Discussion in 'Journalism topics only' started by Moderator1, May 23, 2008.

  1. Moderator1

    Moderator1 Moderator Staff Member

    Details here

    http://www.washingtonpost.com/wp-dyn/content/article/2008/05/22/AR2008052203753.html?hpid=moreheadlines
     
  2. Mizzougrad96

    Mizzougrad96 Active Member

    Stephen Hunter is one of the best film critics around...
     
  3. Interesting that they named names. I seem to remember a crusty board veteran ripping me mercilessly as a snot-nosed know-nothing for suggesting the New York Times should have done so.
     
  4. BTExpress

    BTExpress Well-Known Member

    Not really.

    The NYT had layoffs. WaPo had buyouts only.

    If WaPo names the names of people they lay off, kick to the curb . . . get back to us.
     
  5. Mizzougrad96

    Mizzougrad96 Active Member

    Although I hate to say it, but the only difference between buyouts and layoffs these days, is you can collect unemployment after a layoff...

    I know several who have taken buyouts who feel like they were fired.
     
  6. Joe Williams

    Joe Williams Well-Known Member

    Spot on, Mizzou.

    -- When you are encouraged to leave because your five-figure salary going forward is more burdensome to the seven-figure suits and profiteers than your years of service and talents to still produce strong journalism are worth retaining ...
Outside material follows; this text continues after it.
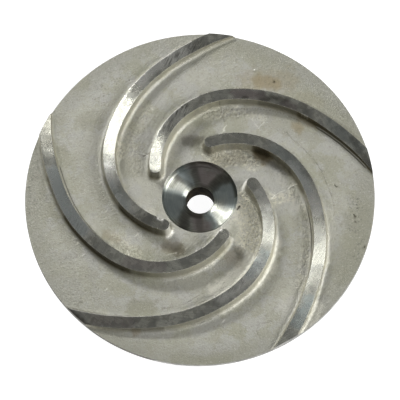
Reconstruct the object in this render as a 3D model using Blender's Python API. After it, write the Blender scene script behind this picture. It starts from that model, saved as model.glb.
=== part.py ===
# Semi-open pump impeller: one stainless casting, turned on its rim, bore, hub recess and vane faces.
# Units are metres. +Z is the shaft axis, from the hub's back face towards the open vane side.
# The origin is the centre of the hub's back face, on which the impeller rests.

import math

import bmesh
import bpy
from mathutils import Matrix, Vector

# Turned sizes
DISC_RADIUS = 0.1000
RIM_THICKNESS = 0.0026
HUB_LENGTH = 0.0206
BORE_RADIUS = 0.0080
BORE_MOUTH_CHAMFER = 0.0008
RECESS_RADIUS = 0.0214
RECESS_LIP_RADIUS = 0.0202
RECESS_LIP_DEPTH = 0.0024
RECESS_SEAT_RADIUS = 0.0104
RECESS_SEAT_DEPTH = 0.0044
RECESS_DEPTH = 0.0056
FACE_CROWN_HEIGHT = 0.0107
FACE_DOME_RADIUS = 0.600

# Cast back of the disc and its hub
BLANK_RADIUS = 0.1025
WEB_THICKNESS_AT_HUB = 0.0040
HUB_RADIUS = 0.0190
HUB_FILLET = 0.0060
HUB_END_CHAMFER = 0.0010

# Cast vanes: four arcs, each tangent to the one before, drawn from the rim inwards
VANE_COUNT = 5
VANE_RIM_ANGLE = math.radians(6.2)
VANE_RIM_HEADING = math.radians(125.3)
VANE_ARCS = (
    (0.135, math.radians(20.0)),
    (0.080, math.radians(34.5)),
    (0.047, math.radians(41.2)),
    (0.0433, math.radians(46.4)),
)
VANE_RUN_OUT = 0.0190
VANE_HALF_WIDTH_AT_RIM = 0.00352
VANE_HALF_WIDTH_AT_NOSE = 0.00334
VANE_NOSE_RADIUS_FROM_AXIS = 0.0296
INNER_DRAFT = math.radians(4.0)
OUTER_DRAFT = math.radians(1.5)
VANE_FILLET = 0.0029
FILLET_SHARE_OF_HEIGHT = 0.85
FILLET_END_SLOPE = math.radians(20.0)
TOE_SINK = 0.0003
# The vanes were cast a little out of centre with the turned rim and bore
PATTERN_SHIFT = Vector((0.00106, 0.00051))

# Facets
DISC_STEPS = 144
HUB_STEPS = 72
HUB_FILLET_STEPS = 4
VANE_STEP_LENGTH = 0.0060
NOSE_STEPS = 8
VANE_FILLET_STEPS = 3
SHARP_ANGLE = math.radians(30.0)

# Clearances that let each cut run past the surface it cuts
OVERCUT = 0.0020

FLOOR_Z = HUB_LENGTH


def clear_scene():
    for scene_object in list(bpy.data.objects):
        bpy.data.objects.remove(scene_object, do_unlink=True)


def cast_steel():
    material = bpy.data.materials.new("cast_stainless_steel")
    material.use_nodes = True
    shader = material.node_tree.nodes["Principled BSDF"]
    shader.inputs["Base Color"].default_value = (0.42, 0.41, 0.37, 1.0)
    shader.inputs["Metallic"].default_value = 0.9
    shader.inputs["Roughness"].default_value = 0.42
    return material


def add_object(name, mesh_builder):
    bmesh.ops.recalc_face_normals(mesh_builder, faces=mesh_builder.faces)
    mesh = bpy.data.meshes.new(name)
    mesh_builder.to_mesh(mesh)
    mesh_builder.free()
    new_object = bpy.data.objects.new(name, mesh)
    bpy.context.collection.objects.link(new_object)
    return new_object


def hide_as_cutter(cutter):
    cutter.hide_render = True
    cutter.display_type = "WIRE"
    return cutter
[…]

    -- When your life's work and professional passion mean nothing to so many of the bosses for whom you have busted a gut, disrupted your personal life, sacrificed many luxuries and put the product and the readers first ...

    -- When you are nudged toward the door not only by a one-time payoff but by the implicit -- or in some cases, explicit -- threat that you might not like the, er, next role you're moved into and "gee, you might think twice at that point about your decision to stay" ...

    -- When the average buyout leaves you with less cash, in terms of multiples of annual earnings, than what a lawn service guy would sell his business for to some kid down the block, yet it beats the very real prospect of being put on the street with minimal severance pay ...

    -- When an editor-in-chief presides over one or more rounds of buyouts and then, in his/her first staff meeting afterward, lies loudly about how much leaner and efficient the newsroom will be ...

    -- When a story comes up that just cries out for some local historical perspective but there's no one in the department who goes back more than 10 years in terms of knowledge or sources, because the vets have been bought and cleared out ...

    Then people might understand that buyouts are little different from layoffs.

    Yet jackass newspapers, in announcing or not announcing names, act like there is some shame in being laid off from a sputtering company in a sickly industry. Meanwhile, they release the names of those receiving buyouts as if management is doing those folks some grand, sweeping favor by cutting them the final checks they might ever see in this profession.

    What these places ought to do is blank out the names on the mastheads, because they're the bozos who ought to be ashamed.
     
  7. Stone Cane

    Stone Cane Member

    dig it, joe
     
  8. SF_Express

    SF_Express Active Member

    As far as I know, another guy taking the buyout is my long-ago roommate, Richard Leiby.

    People who follow such things will know that A) he wrote the Post's version of a gossip column for a while and B) is one of the foremost reporters in the country on the subject of Scientology.

    A very intellectual, culture savvy guy. He used to take me to punk clubs, and I got him to go to a country bar once. It was easier for me to go in the one direction than it was for him to go in the other. But we were great roommates.
     
  9. Mizzougrad96

    Mizzougrad96 Active Member

    It's been a long, long time since there has been much good news in the journalism world.

    Get your resumes ready. They're coming for the rest of us next.
     
  10. SixToe

    SixToe Well-Known Member

    Joe Williams, I heart you.

    (In that business-sense, manly, you're spot-on sort of way)

    Excellent post.
     
  11. spnited

    spnited Active Member


    Interesting the Post named names. Not really important that the Post did and the Times didn't.
    Not sure why this is such an issue with you.
     
  12. SF_Express

    SF_Express Active Member

    Actually, spnited ... aside from the layoff/buyout business, I think perhaps a paper that's losing some of its top people owes it to the readership to let them know who those people are. But maybe that's just me.